A short while and a few rows back, company-member Micheline Vandepoel had stood up in a shabby mac, complained about harrassment of the audience and, without warning, shot Mr Wainwright, Sean Foley's convincingly hapless audience volunteer, stuck on stage for theree weeks with a useless magician (Hamish McColl) and desperate to escape.

Perhaps the departing woman had a horrible premonition that the show was going to explore the audience's relation to theatre using front-row victims and wasn't standing - or sitting - for it. Whatever the reason, her early getaway drew attention to the central strength - and weakness - of the Right Size's latest piece. While McColl and Foley's immaculate, often hilarious slapstick double-act taps into our deep- rooted yearnings for vaudeville, the audience-directed dialogue implies a significance that never surfaces. Much of the best material is at the beginning - business with a fake catapult, dummy legs, abortive anecdotes and delayed lip-synching. Much is at the crowd's expense: McColl ripping up the programme shouting"Fools. You believed this? Nothing up here is believable."
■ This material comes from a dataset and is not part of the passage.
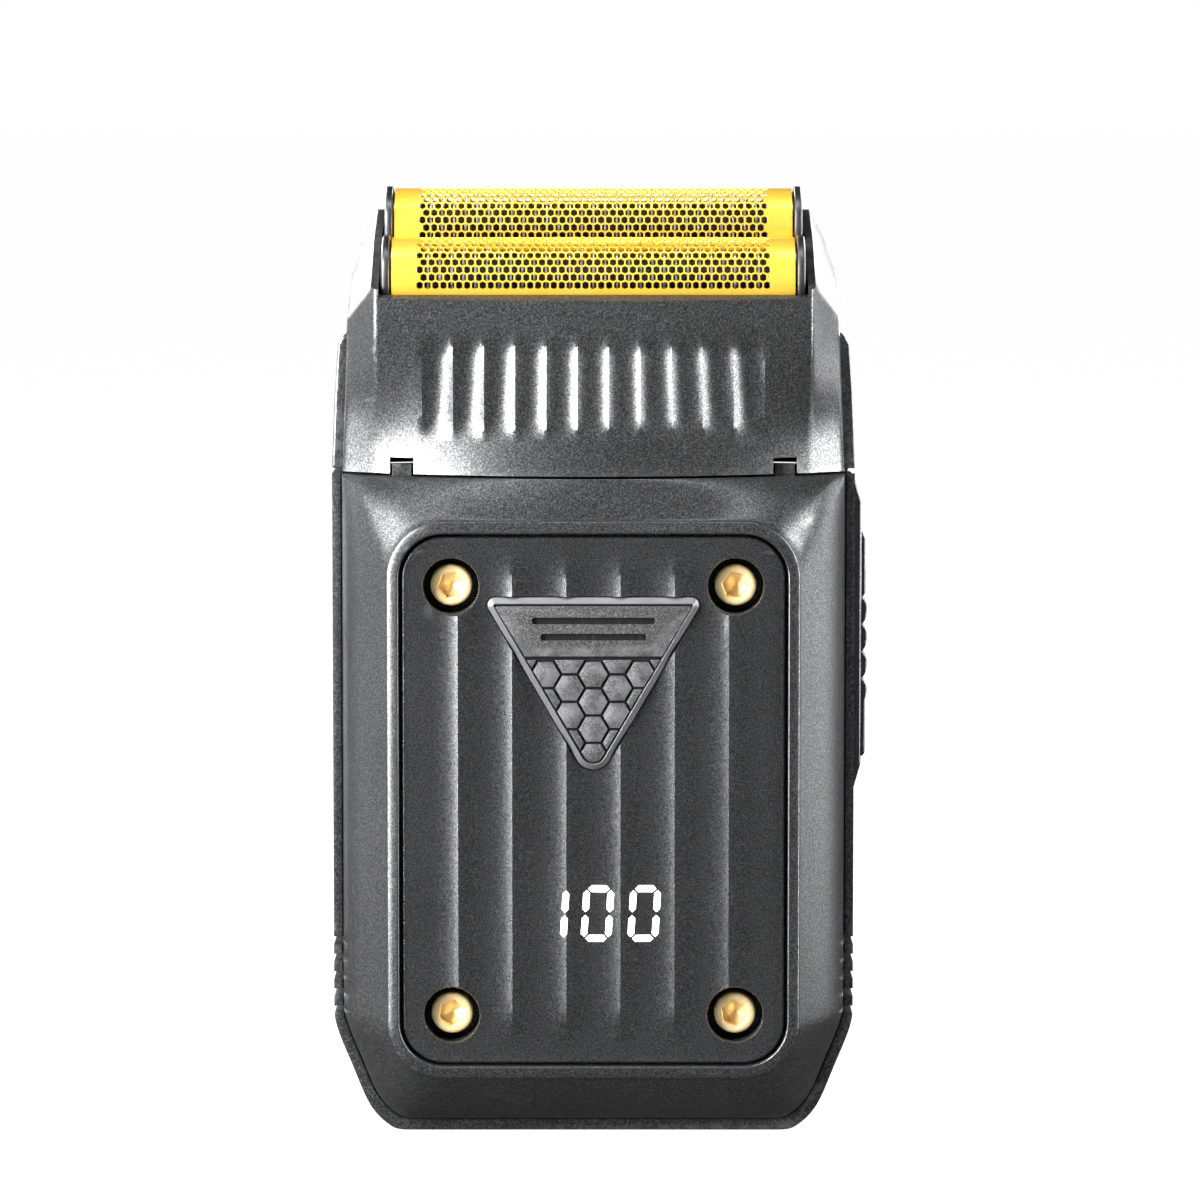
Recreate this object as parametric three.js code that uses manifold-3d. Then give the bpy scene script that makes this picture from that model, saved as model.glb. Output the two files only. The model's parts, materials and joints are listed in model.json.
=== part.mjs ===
// Double foil shaver, in millimetres. +Z up the body, +X to the right seen from the front, front at -Y.
// The origin is the centre of the flat base the shaver stands on.
import * as THREE from "three";
import { mergeVertices } from "three/addons/utils/BufferGeometryUtils.js";
import Module from "manifold-3d";

const wasm = await Module();
wasm.setup();

// Overall sizes
const bodyWidth = 62.2; // rear shell, side to side
const seamHeight = 79.2; // joint between body and head
const frontReach = 15.8; // from the middle plane to the front shell's face, under the bezel
const backReach = 16.5; // from the middle plane to the rear shell's back
const partingY = -4.85; // joint between front and rear shell
const sideStep = 1.2; // the front shell stands in from the rear shell's edge
const wall = 1.8;
const gap = 0.3; // between pieces that meet
const baseHalf = 22.4; // half width of the flat base
const cornerRise = 16.2; // height of the sloped lower corners
const topSag = 9.3; // how far the front bows back at the sides, at the seam

// Bezel, panel and what is in it
const bezelRadius = 6.8;
const bezelDrop = 37.95; // from the seam down to the bezel's middle
const bezelProud = 0.8;
const panelWidth = 45;
const panelHeight = 62.3;
const bezelSide = 1.9; // bezel and gap beside the panel
const bezelEnd = 1.95; // the same above and below it
const panelRadius = 4.9;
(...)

Thereafter, with the appearance of a mute, more successful magician, Old Timer (Vandepoel again), the Beckettian overtones become laboured. Exchanges like "Don't be fooled!" / "We've been fooled!" and the useless ladder that descends from aloft could have come straight out of Brodie's Notes Godot. That director Jozef Houben never allows the now stock-in- trade physical pace to slacken is one thing. But it's only during moments illustrative of Houben's association with Theatre de Complicite - the powerful visual transformations in which Vandepoel unfolds a blanket-sized newspaper and turns into a mountain, say, or Foley stamps the ground, imagining he's a horse - that the piece really disproves its self-appointed "shallow and happy" tag.